» Prompt:
Copy out each line of the material below with no changes.

» Data shown:
○ ○ ○ ○
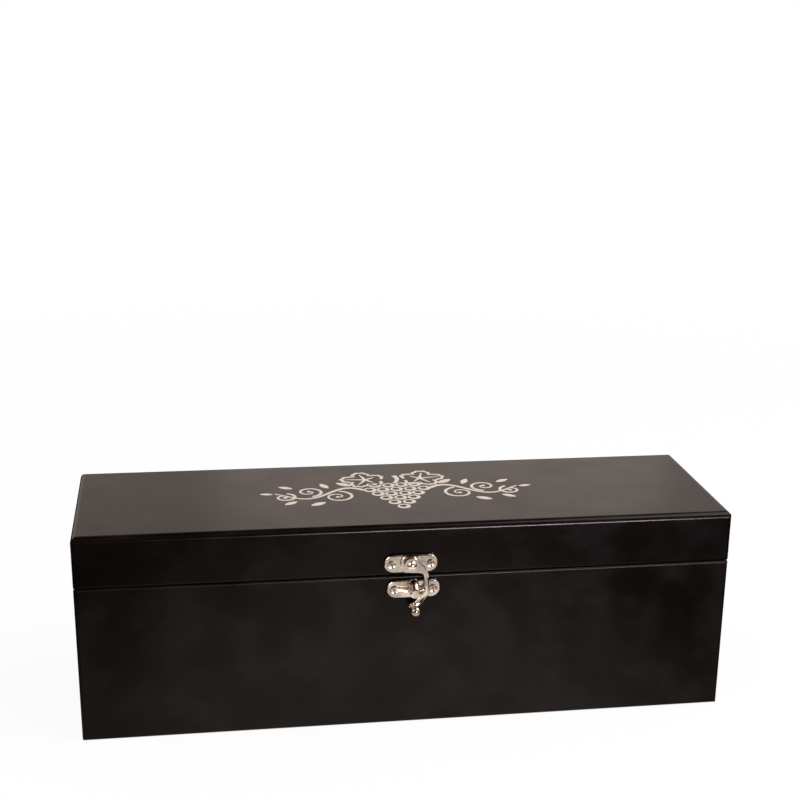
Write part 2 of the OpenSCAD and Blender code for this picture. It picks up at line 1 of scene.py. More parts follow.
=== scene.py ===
# %% [markdown]
# # A lacquered box for one bottle of wine
# Ten boards of dark lacquered wood make the box: a deep case and a shallow lid, mitred at their corners and
# joined by two butt hinges at the back. A cast horn clasp holds the front. Inside, thin boards wrapped in
# velvet line the walls, and two velvet-covered rests carry the bottle.
# The wood and the metal come from the solid model as they are. This lesson adds what a solid model can't
# say: the finish of each surface, the velvet, and the ornament printed on the lid.

# %% Load the solid model
import math

import bmesh
import bpy
import numpy as np
from mathutils import Matrix, Vector


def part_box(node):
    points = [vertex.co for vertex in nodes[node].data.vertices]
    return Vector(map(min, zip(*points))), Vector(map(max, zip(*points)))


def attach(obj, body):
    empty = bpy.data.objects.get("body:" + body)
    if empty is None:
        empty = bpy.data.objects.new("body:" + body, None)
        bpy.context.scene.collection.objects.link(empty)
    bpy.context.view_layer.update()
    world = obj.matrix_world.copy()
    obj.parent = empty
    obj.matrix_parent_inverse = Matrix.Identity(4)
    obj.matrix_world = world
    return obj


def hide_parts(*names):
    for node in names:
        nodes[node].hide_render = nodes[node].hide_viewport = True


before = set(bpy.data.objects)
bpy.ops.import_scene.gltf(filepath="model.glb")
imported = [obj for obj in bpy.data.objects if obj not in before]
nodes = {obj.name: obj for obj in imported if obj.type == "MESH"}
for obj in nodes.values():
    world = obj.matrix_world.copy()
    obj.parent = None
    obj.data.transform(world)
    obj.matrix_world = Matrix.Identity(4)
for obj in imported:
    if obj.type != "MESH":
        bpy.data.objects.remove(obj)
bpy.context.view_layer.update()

# %% [markdown]
# ## The camera
# A camera is a lens, a place and a direction. The place and the three angles below put the box's corners
# where a product shot of such a box has them: a little left of the middle, looking down 19 degrees. The
# two shifts slide the picture without turning the camera, so that upright edges keep their slant.

# %% Camera
CAMERA_PLACE = Vector((-0.1181302, -0.8007225, 0.3892468))
CAMERA_TILT, CAMERA_ROLL, CAMERA_TURN = -0.3365, -0.0195, -0.1736
FOCAL_PIXELS, FRAME_PIXELS = 1516.44, 800
SHIFT_PIXELS = (-36.83, 108.28)
FILM_WIDTH = 36


def aim_camera():
    """Turn about Z, then tilt about X, then roll about the line of sight, as three matrices in a row."""
    turn = (
        Matrix.Rotation(CAMERA_TURN, 3, "Z")
        @ Matrix.Rotation(CAMERA_TILT, 3, "X")
        @ Matrix.Rotation(CAMERA_ROLL, 3, "Y")
    )
    right, forward, up = (turn.col[i] for i in range(3))
    matrix = Matrix((right, up, -forward)).transposed().to_4x4()
    matrix.translation = CAMERA_PLACE
    return matrix


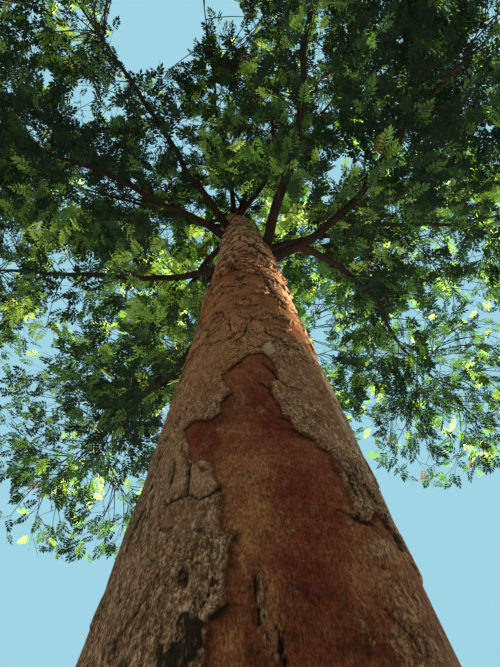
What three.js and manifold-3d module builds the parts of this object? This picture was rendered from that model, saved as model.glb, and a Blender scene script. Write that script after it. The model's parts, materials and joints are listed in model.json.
○ ○ ○ ○
» Output for this exercise:
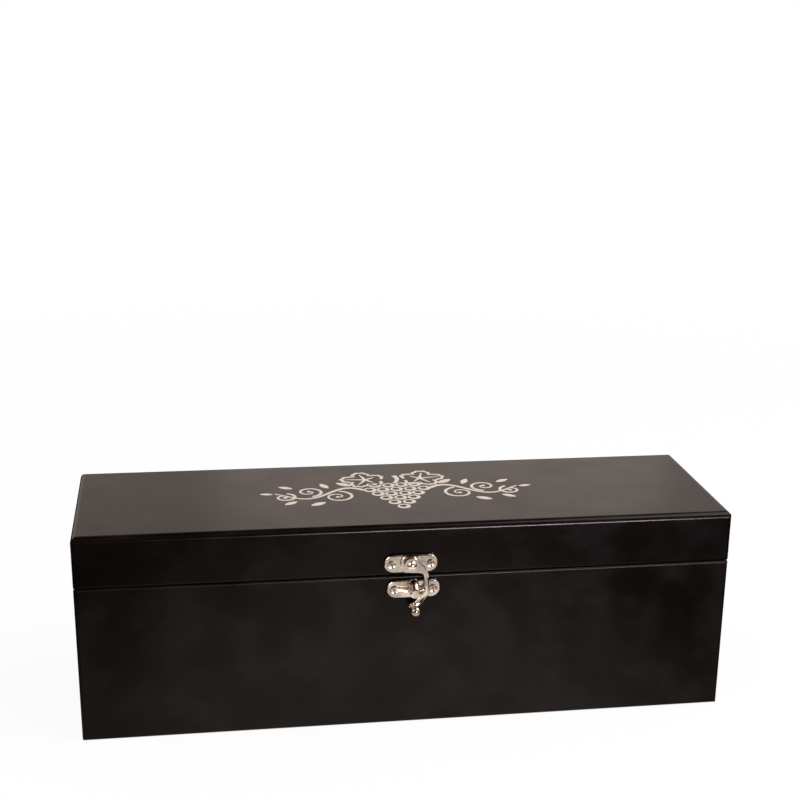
Write part 2 of the OpenSCAD and Blender code for this picture. It picks up at line 1 of scene.py. More parts follow.
=== scene.py ===
# %% [markdown]
# # A lacquered box for one bottle of wine
# Ten boards of dark lacquered wood make the box: a deep case and a shallow lid, mitred at their corners and
# joined by two butt hinges at the back. A cast horn clasp holds the front. Inside, thin boards wrapped in
# velvet line the walls, and two velvet-covered rests carry the bottle.
# The wood and the metal come from the solid model as they are. This lesson adds what a solid model can't
# say: the finish of each surface, the velvet, and the ornament printed on the lid.

# %% Load the solid model
import math

import bmesh
import bpy
import numpy as np
from mathutils import Matrix, Vector


def part_box(node):
    points = [vertex.co for vertex in nodes[node].data.vertices]
    return Vector(map(min, zip(*points))), Vector(map(max, zip(*points)))


def attach(obj, body):
    empty = bpy.data.objects.get("body:" + body)
    if empty is None:
        empty = bpy.data.objects.new("body:" + body, None)
        bpy.context.scene.collection.objects.link(empty)
    bpy.context.view_layer.update()
    world = obj.matrix_world.copy()
    obj.parent = empty
    obj.matrix_parent_inverse = Matrix.Identity(4)
    obj.matrix_world = world
    return obj


def hide_parts(*names):
    for node in names:
        nodes[node].hide_render = nodes[node].hide_viewport = True


before = set(bpy.data.objects)
bpy.ops.import_scene.gltf(filepath="model.glb")
imported = [obj for obj in bpy.data.objects if obj not in before]
nodes = {obj.name: obj for obj in imported if obj.type == "MESH"}
for obj in nodes.values():
    world = obj.matrix_world.copy()
    obj.parent = None
    obj.data.transform(world)
    obj.matrix_world = Matrix.Identity(4)
for obj in imported:
    if obj.type != "MESH":
        bpy.data.objects.remove(obj)
bpy.context.view_layer.update()

# %% [markdown]
# ## The camera
# A camera is a lens, a place and a direction. The place and the three angles below put the box's corners
# where a product shot of such a box has them: a little left of the middle, looking down 19 degrees. The
# two shifts slide the picture without turning the camera, so that upright edges keep their slant.

# %% Camera
CAMERA_PLACE = Vector((-0.1181302, -0.8007225, 0.3892468))
CAMERA_TILT, CAMERA_ROLL, CAMERA_TURN = -0.3365, -0.0195, -0.1736
FOCAL_PIXELS, FRAME_PIXELS = 1516.44, 800
SHIFT_PIXELS = (-36.83, 108.28)
FILM_WIDTH = 36


def aim_camera():
    """Turn about Z, then tilt about X, then roll about the line of sight, as three matrices in a row."""
    turn = (
        Matrix.Rotation(CAMERA_TURN, 3, "Z")
        @ Matrix.Rotation(CAMERA_TILT, 3, "X")
        @ Matrix.Rotation(CAMERA_ROLL, 3, "Y")
    )
    right, forward, up = (turn.col[i] for i in range(3))
    matrix = Matrix((right, up, -forward)).transposed().to_4x4()
    matrix.translation = CAMERA_PLACE
    return matrix


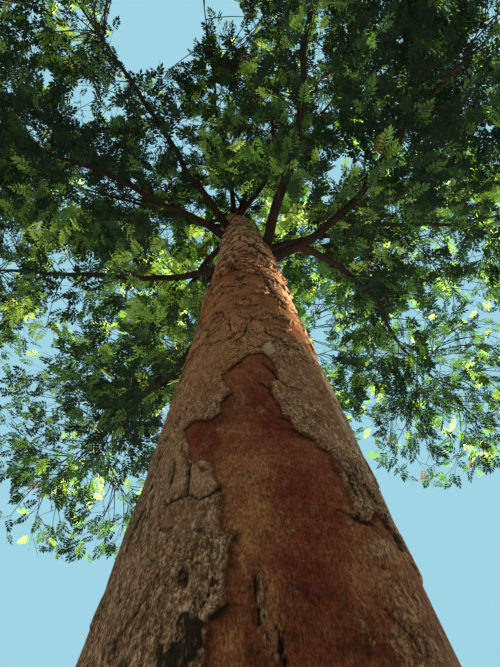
What three.js and manifold-3d module builds the parts of this object? This picture was rendered from that model, saved as model.glb, and a Blender scene script. Write that script after it. The model's parts, materials and joints are listed in model.json.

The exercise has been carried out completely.